══ Material ══

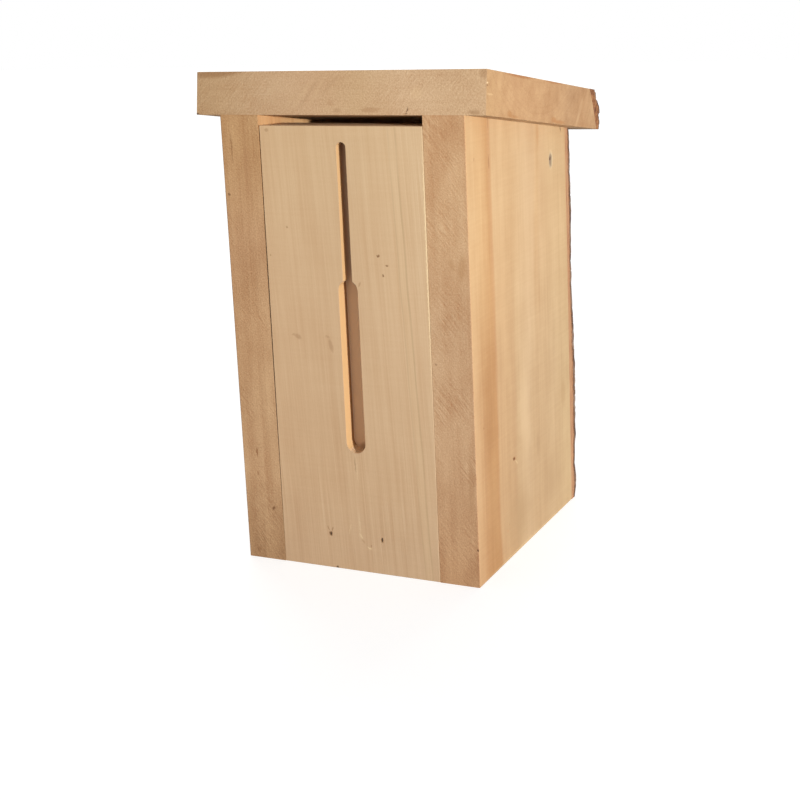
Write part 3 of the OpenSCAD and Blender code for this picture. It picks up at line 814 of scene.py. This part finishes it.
# %% Side pieces
def close_holes(bm, places):
    """Takes out the walls of round holes along X, and closes their rims with shallow dimples."""
    for y, z, radius in places:
        inside = [f for f in bm.faces if all(math.hypot(v.co.y / MM - y, v.co.z / MM - z) < radius
                                             for v in f.verts)]
        bmesh.ops.delete(bm, geom=inside, context="FACES")
    rims = [e for e in bm.edges if len(e.link_faces) == 1]
    filled = bmesh.ops.holes_fill(bm, edges=rims, sides=0)["faces"]
    outer = [f for f in filled if abs(f.calc_center_median().x / MM - HOUSE_X) > OUTER_X - 0.5]
    bmesh.ops.inset_individual(bm, faces=outer, thickness=0.2 * MM, depth=-0.15 * MM)
    return len(filled)


PIVOT = (33.9095, 229.031)
FILLED_HOLES = [(-50.1, BRAD_Z, 1.5), (-0.1, BRAD_Z, 1.5), (*PIVOT, 4.5)]
for side, sign, face_wood, edge_wood in (("right", 1, right_wood, right_edge),
                                         ("left", -1, left_wood, left_edge)):
    bm = board_copy(side + "_side")
    rim = [v for v in bm.verts if math.hypot(v.co.y / MM - PIVOT[0], v.co.z / MM - PIVOT[1]) < 3
           and abs(v.co.x / MM - HOUSE_X) > OUTER_X - 0.1]
    bmesh.ops.scale(bm, verts=rim, vec=(1, 0.95, 1.5),
                    space=Matrix.Translation((0, -PIVOT[0] * MM, -PIVOT[1] * MM)))
    print(side, "holes closed:", close_holes(bm, FILLED_HOLES))
    soften(bm, 0.5, lambda a, b: min(abs(a.x), abs(b.x)) > OUTER_X - 0.5 and (
        max(a.y, b.y) < 0.2 or abs(a.z) + abs(b.z) < 0.2))
    finish_piece(side + "_board", bm, [face_wood, edge_wood, end_wood], by_normal(0, 1, 2), "house",
                 "side_wood", side + "_side")

# %% [markdown]
# The roof, the floor, the door and the button follow in the same way. The roof's lower edges stay
# sharp. The rim of the door's entrance hole is rounded over a little more, as is done where a bird
# goes in and out.

# %% Roof, floor, door and button
bm = board_copy("roof_board")
soften(bm, 0.5, lambda a, b: min(p.z + p.y * math.tan(SLOPE) for p in (a, b)) > 280 and (
    abs(a.x - b.x) < 0.2 or max(a.y, b.y) < 20) or max(a.y, b.y) < 8 and abs(a.z - b.z) > 12)
finish_piece("roof_piece", bm, [roof_end, roof_back, roof_top], by_normal(0, 1, 2), "house",
             "roof_wood", "roof_board")
bm = board_copy("floor_board")
soften(bm, 0.5, lambda a, b: True, longer_mm=20)
finish_piece("floor_piece", bm, [end_wood, floor_wood], by_normal(0, 1, 1), "house", "side_wood",
             "floor_board")
bm = board_copy("front_door")
print("door edges:", soften(bm, 0.8, lambda a, b: True, longer_mm=20))
HOLE_Z, HOLE_MM, FACE_Y = 184, 16, 142.5
print("rim edges:", soften(bm, 1.6, lambda a, b: a.y > FACE_Y and b.y > FACE_Y and max(
    math.hypot(p.x, p.z - HOLE_Z) for p in (a, b)) < HOLE_MM + 1, longer_mm=0.5, segments=4))
finish_piece("door_piece", bm, [door_wood, end_wood], by_normal(0, 0, 1), "door", "back_wood",
             "front_door")
bm = board_copy("turn_button")
print("button edges:", soften(bm, 0.8, lambda a, b: True, longer_mm=3))
finish_piece("button_piece", bm, [button_wood], by_normal(), "latch", "button_wood", "turn_button")

# %% [markdown]
# Bark grows over the round of the trunk, and the boards' front edges keep it. Its cracks and plates
# show in the outline, so they are real shape and not a picture. Six grids are welded into a block,
# and each point of it is given a share across the board, a share of the bark's depth and a share
# along it. The block follows the frame's own lumps, which are waves of a few lengths. The cracks
# only ever cut into it: long furrows part it into plates, short nicks cross them every few
# millimetres, and thin flakes lift off the plates. Their sizes are across the board and along it,
# in mm. The bends of the cracks would start from the clock, so a seed keeps them the same in every
# run.

# %% Bark pieces
BARK_MM, LUMP_MM, BOW_MM, CRACK_MM, FLAKE_MM = 9, 1.8, 1, 1.3, 0.5
SWELL_WAVE, LONG_WAVE, SHORT_WAVE, DRIFT_WAVE = 540, 105, 23, 97
BEND_SIZE, FURROW_SIZE, NICK_SIZE, FLAKE_SIZE = (9, 16), (3.6, 21), (10, 5.2), (2.2, 6)
GRID_MM, DEPTH_STEPS = 0.5, 12
CRACK_SEED = 7
noise.seed_set(CRACK_SEED)


def turn_sine(turns, degrees):
    return math.sin(2 * math.pi * turns + math.radians(degrees))


def wood_edge(a, short, wane):
    """Distance of the wood's edge from the back, at share a across the board."""
    return short + wane * (1 - a) + BOW_MM * 4 * a * (1 - a)


def bark_thickness(a, b, phase):
    """The frame's own bark, at share a across the board and b millimetres along it."""
    return BARK_MM + LUMP_MM * (
        0.8 * turn_sine(b / SWELL_WAVE, 90) + 0.55 * turn_sine(b / LONG_WAVE + 0.8 * a, phase)
        + 0.16 * turn_sine(b / SHORT_WAVE - 1.3 * a, 2 * phase)
        + 0.3 * turn_sine(1.7 * a, 120 * turn_sine(b / DRIFT_WAVE, phase)))


def spot_on_bark(across, b, size, phase):
    """A point on the skin, measured in a pattern's own size."""
    return Vector((across / size[0], b / size[1], phase))


def bark_crack(across, b, phase):
    """How deep the skin is cracked at a point in mm, from 0 on a plate to 1 in a furrow."""
    bend = noise.noise_vector(spot_on_bark(across, b, BEND_SIZE, phase))
    across, b = across + 1.6 * bend.x, b + 3 * bend.y
    furrow = 1 - abs(noise.noise(spot_on_bark(across, b, FURROW_SIZE, phase + 9))) / 0.2
    nick = 1 - abs(noise.noise(spot_on_bark(across, b, NICK_SIZE, phase + 5))) / 0.12
    return max(0.0, furrow, 0.65 * nick)


def bark_flake(across, b, phase):
    """How far the plates' own flakes lie below their highest point, from 0 to 1."""
    spot = spot_on_bark(across, b, FLAKE_SIZE, phase + 3)
    return 0.5 - 0.32 * noise.noise(spot) - 0.18 * noise.noise(3.3 * spot)


def between(points, x):
    """Reads a value off the line that joins some points."""
    for (x0, y0), (x1, y1) in zip(points, points[1:]):
        if x <= x1:
            return y0 + (y1 - y0) * (x - x0) / (x1 - x0)
    return points[-1][1]


def bark_piece(name, node, width, length, phase, short, wane, place, low=0.0, layers=(0.58, 0.66),
               extra=None):
    """Shapes a strip of bark: place(a, y, v) puts a point on the house."""
    steps = [round(width / GRID_MM), DEPTH_STEPS, round(length / GRID_MM)]
    bm = bmesh.new()
    layer_name = bm.verts.layers.float.new("layer")
    crack_name = bm.verts.layers.float.new("crack")
    for u, w in ((1, 2), (0, 2), (0, 1)):
        for end in (0.0, 1.0):
            grid = bmesh.ops.create_grid(bm, x_segments=steps[u], y_segments=steps[w], size=0.5)
            for vert in grid["verts"]:
                share = [end] * 3
                share[u], share[w] = vert.co.x + 0.5, vert.co.y + 0.5
                vert.co = share
    bmesh.ops.remove_doubles(bm, verts=bm.verts, dist=0.0001)
    for vert in bm.verts:
        a, depth, v = vert.co
        b = low + length * v
        crack = bark_crack(a * width, b, phase)
        thick = (bark_thickness(a, b, phase) - CRACK_MM * crack
                 - FLAKE_MM * bark_flake(a * width, b, phase))
        if extra:
            thick += extra(a, b)
        vert.co = place(a, wood_edge(a, short, wane) + depth * thick, v) * MM
        vert[layer_name] = between([(0, 0), (layers[0], 1), (layers[1], 2), (1, 3)], depth)
        vert[crack_name] = crack * depth ** 4
    bmesh.ops.recalc_face_normals(bm, faces=bm.faces)
    finish_piece(name, bm, [bark], lambda face: 0, "house", "bark", node)


def side_place(sign):
    def place(a, y, v):
        return Vector((HOUSE_X + sign * (INNER_X + BOARD_MM * a), y + BACK_Y,
                       (HOUSE_HIGH - y * math.tan(SLOPE)) * v))
    return place


def roof_place(a, s, v):
    place = Vector((ROOF_RIGHT - ROOF_LONG * v, s, ROOF_THICK * a))
    return Matrix.Rotation(-SLOPE, 4, "X") @ place + Vector(ROOF_FRAME[0])

# %% [markdown]
# Two stretches of bark have lumps of their own, which show in the outline: the right side's, by the
# height above its foot, and the roof's at its right end, by the share of the roof's thickness. Each
# list joins heights in mm by straight lines. The sides are shorter at the bark than at the back, so
# a place along the bark is scaled to its height.

# %% Lumps in the outline
SIDE_LUMPS = [(0, -3.5), (6, -1.3), (14, 0.3), (24, -1.2), (32, 0.3), (42, 2.3), (52, 0.6),
              (60, 0.8), (68, 0.4), (77, 1.8), (87, 0.6), (97, 1.8), (105, 0.4), (114, 2.6),
              (124, 2), (136, 1), (150, -0.8), (158, -1.4), (168, 0), (176, -0.5), (186, 1.2),
              (198, 1.5), (208, 2.4), (222, 1.8), (232, 1.5), (240, 0.3), (270, 0)]
ROOF_END_LUMPS = [(0, -2.6), (0.12, -1.8), (0.28, -2), (0.36, -3), (0.42, 0.8), (0.5, 2.4),
                  (0.61, 3.6), (0.73, 3), (0.77, 0.4), (0.82, 1.2), (0.9, 2), (1, 1.2)]
FRONT_SHARE = 0.906
END_REACH_MM = 16


def side_lumps(a, b):
    """The outline that the photograph shows on the right side, strongest on its outer face."""
    return a * a * between(SIDE_LUMPS, FRONT_SHARE * b)


def roof_end_lumps(a, b):
    """The bulge and the two notches that the photograph shows at the roof's right end."""
    return max(0.0, 1 - (b + ROOF_LONG / 2) / END_REACH_MM) * between(ROOF_END_LUMPS, a)


bark_piece("right_bark", "right_side_bark", BOARD_MM, HOUSE_HIGH, phase=230, short=158, wane=8,
           place=side_place(1), extra=side_lumps)
bark_piece("left_bark", "left_side_bark", BOARD_MM, HOUSE_HIGH, phase=80, short=158, wane=8,
           place=side_place(-1))
bark_piece("roof_edge_bark", "roof_bark", ROOF_THICK, ROOF_LONG, phase=290, short=169, wane=15.5,
           place=roof_place, low=-ROOF_LONG / 2, layers=(-0.1, 0.85), extra=roof_end_lumps)

# %% [markdown]
# The fasteners keep the frame's own shapes, and only take the steel's finish. The solids that the
# pieces above stand in for take the same timber and bark as those pieces.

# %% Fasteners
for name in ("back_brads", "side_brads", "roof_nails", "left_pivot_nail", "right_pivot_nail",
             "latch_washer", "latch_screw"):
    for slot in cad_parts[name].material_slots:
        slot.material = steel
for name, material in (("back_panel", panel_wood), ("left_side", left_wood),
                       ("right_side", right_wood), ("left_side_bark", bark),
                       ("right_side_bark", bark), ("roof_bark", bark), ("floor_board", floor_wood),
                       ("roof_board", roof_top), ("front_door", door_wood),
                       ("turn_button", button_wood)):
    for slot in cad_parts[name].material_slots:
        slot.material = material
print("materials in all:", len(bpy.data.materials))

# %% [markdown]
# Last, the scene is brought up to date.

# %% Finish
bpy.context.view_layer.update()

═══

▸ **Stated task**
Only the lines from the top of the data through the line that contains "return len(filled)" should be quoted, exactly as they stand.

▸ **The response**
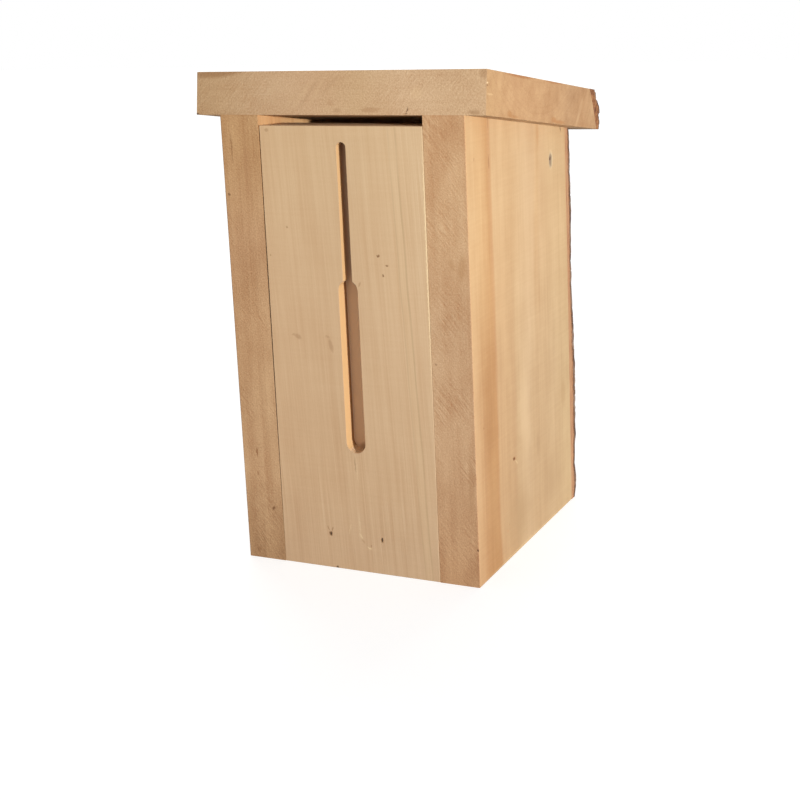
Write part 3 of the OpenSCAD and Blender code for this picture. It picks up at line 814 of scene.py. This part finishes it.
# %% Side pieces
def close_holes(bm, places):
    """Takes out the walls of round holes along X, and closes their rims with shallow dimples."""
    for y, z, radius in places:
        inside = [f for f in bm.faces if all(math.hypot(v.co.y / MM - y, v.co.z / MM - z) < radius
                                             for v in f.verts)]
        bmesh.ops.delete(bm, geom=inside, context="FACES")
    rims = [e for e in bm.edges if len(e.link_faces) == 1]
    filled = bmesh.ops.holes_fill(bm, edges=rims, sides=0)["faces"]
    outer = [f for f in filled if abs(f.calc_center_median().x / MM - HOUSE_X) > OUTER_X - 0.5]
    bmesh.ops.inset_individual(bm, faces=outer, thickness=0.2 * MM, depth=-0.15 * MM)
    return len(filled)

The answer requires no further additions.